Lyndon Johnson declared his war against poverty within a few weeks of taking office. In a few more weeks the Administration was pressing through Congress the Economic Opportunity Act, a program for a coordinated attack on the many causes of poverty—joblessness, illiteracy, poor education, meager public services. Congress authorized almost a billion dollars for an Office of Economic Opportunity, which would conduct separate programs—Job Corps, work-training, work-study, the Neighborhood Youth Corps, Volunteers in Service to America. OEO head Sargent Shriver charged into the poverty battle with energy and enthusiasm rivaling Harry Hopkins’s in New Deal days. But, oversold and underfunded, the program soon ran into opposition from radical leaders like community organizer Saul Alinsky who expected too much and from conservatives like Barry Goldwater who feared too much. As controversy arose about both the poverty programs and the Vietnam War, LBJ’s war against poverty flagged.

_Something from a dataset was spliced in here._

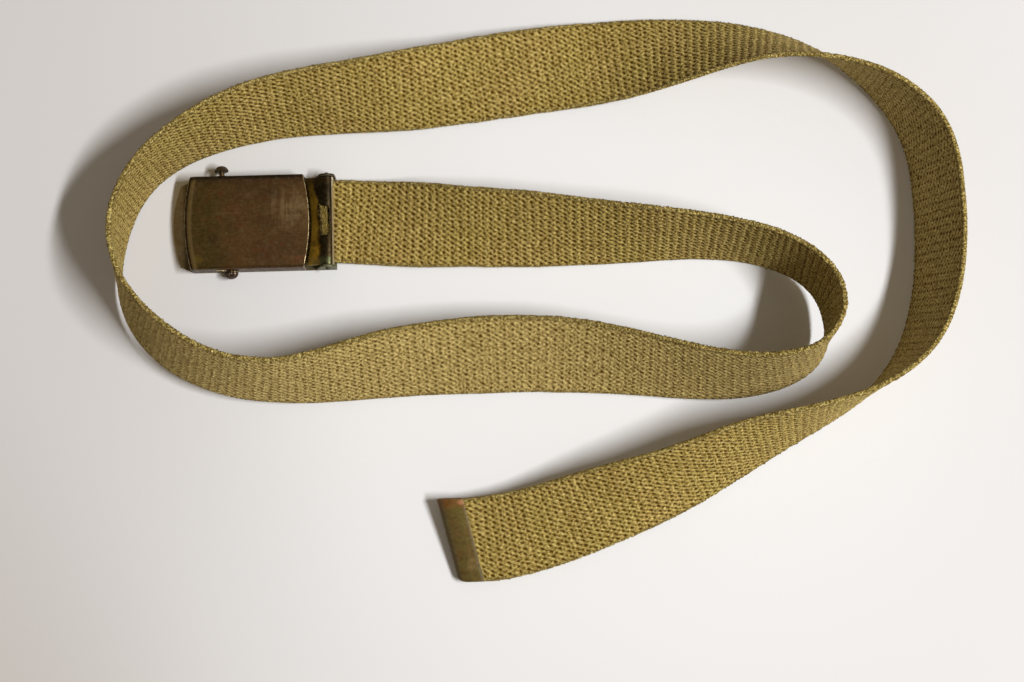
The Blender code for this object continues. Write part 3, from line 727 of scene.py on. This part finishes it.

Like the Thirty Years’ War of the early seventeenth century, the wars against poverty began amid great huzzahs, picked up momentum, faltered, started up all over again—and took decades. Just as some LBJ warriors against poverty concluded that JFK’s efforts had been inadequate, so Richard Nixon resolved that he would do something about the “welfare mess” once and for all. Amid much fanfare he proposed a Family Assistance Plan to guarantee all families with children a minimum of $500 per adult and $300 per child every year. FAP would build a work incentive into the program by allowing a poor family to keep the first $60 per month of earned income without any reduction in government aid. The plan would help meet the needs especially of children under eighteen and of the poor in the South, where welfare payments were lower than in the West and North. A year later, urging its passage, Nixon called FAP the “most important piece of domestic legislation of the past 35 years, one of the dozen or half dozen such bills in the Nation’s history.”

The chief planner of Nixon’s FAP was a one-man brain trust, Daniel Patrick Moynihan. A former director of the Joint Center of Urban Studies at MIT and Harvard, Moynihan had helped draft early poverty legislation under Kennedy and Johnson. He had been acutely disillusioned by the 1964 Economic Opportunity Act provision that antipoverty programs be carried out with the “maximum feasible participation” locally of the poor. The result, in his eyes, had been neighborhood conflict, racial turmoil, editorial denunciation, and a stigma attached to the whole poverty effort. Now, under Nixon, he threw himself into the battle for FAP, with the plea that this new initiative—a shift from a services strategy to an income strategy—would “almost surely define the beginning of a new era in American social policy.” Soon Moynihan underwent another disillusion. After a long struggle among congressional factions, FAP was defeated by attrition, shriveled into just another disbursement to special categories of the poor. The great initiative was over before it was initiated.